2. Misidentifying Dominant Poles: Automatically selecting the slowest poles is not always correct. A pole very close to a zero can form a pole-zero cancellation, rendering that mode nearly unobservable or uncontrollable. In such cases, the next-slowest pole may become dominant. Always check for near cancellations.
3. Overlooking the Effect of Scale/Gain: A pole-zero plot shows locations but not the overall gain of the transfer function. Two systems with identical pole-zero plots but different gains will have the same transient shape and stability but different steady-state output levels. The gain factor must be considered separately for complete analysis.
4. Confusing Open-Loop and Closed-Loop Plots: In control systems, the poles of the open-loop transfer function (before feedback is applied) are different from the poles of the closed-loop system (with feedback). Stability is determined by the closed-loop poles. Using an open-loop plot to assess final system stability is a critical error.

Summary

• The pole-zero plot in the complex s-plane is a vital tool for visually predicting system stability, transient response, and frequency response. Poles (X) determine natural modes; zeros (O) shape forced response.

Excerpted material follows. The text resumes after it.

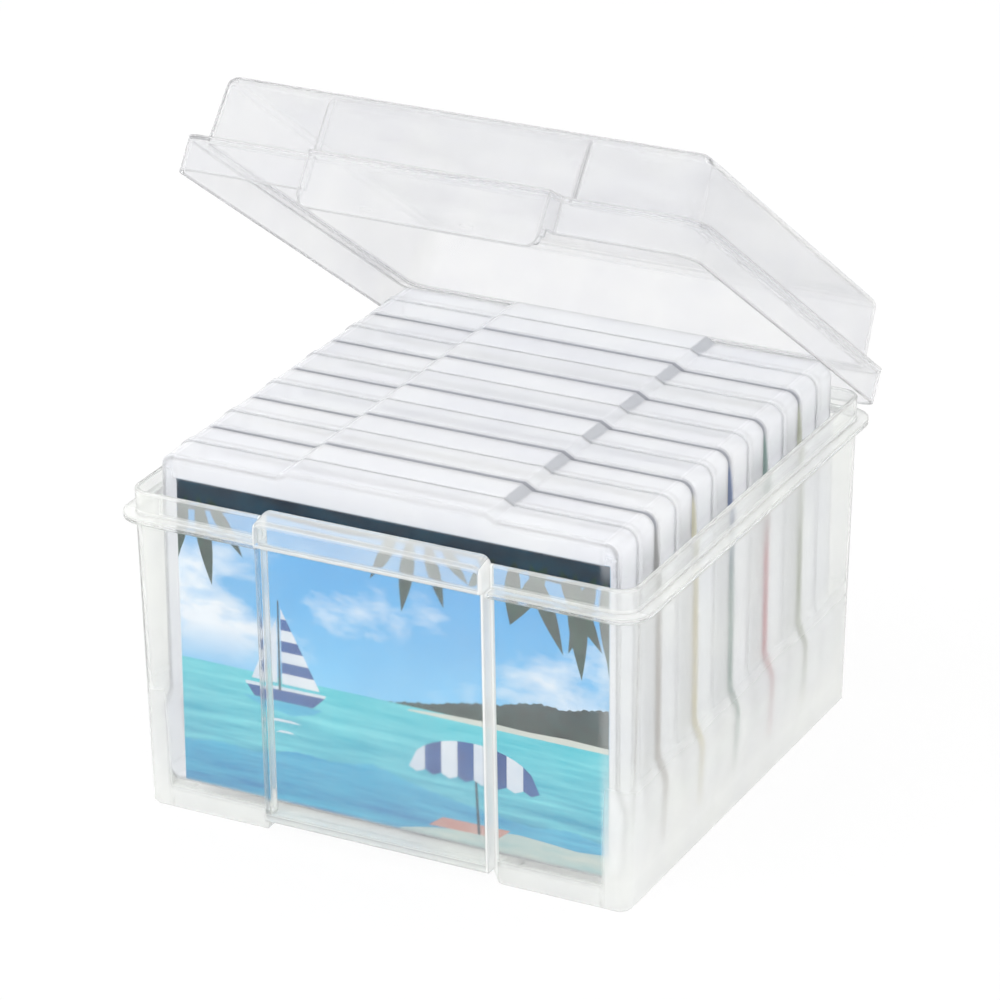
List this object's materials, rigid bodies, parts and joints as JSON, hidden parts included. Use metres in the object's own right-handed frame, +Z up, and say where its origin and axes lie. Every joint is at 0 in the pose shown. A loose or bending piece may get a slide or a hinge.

• Stability requires all poles to be in the left-half of the s-plane (negative real part). Pole locations directly reveal the damping ratio and oscillation frequency of the system's natural response.
• Zeros influence the frequency response, creating notches or amplification at specific frequencies and affecting bandwidth and resonance characteristics.
• For higher-order systems, the dominant pole approximation simplifies analysis by focusing on the slowest-decaying poles closest to the $j\omega$-axis, allowing accurate lower-order modeling.
• Always analyze poles and zeros together, be cautious of pole-zero cancellations, and distinguish between open-loop and closed-loop plots in feedback control systems.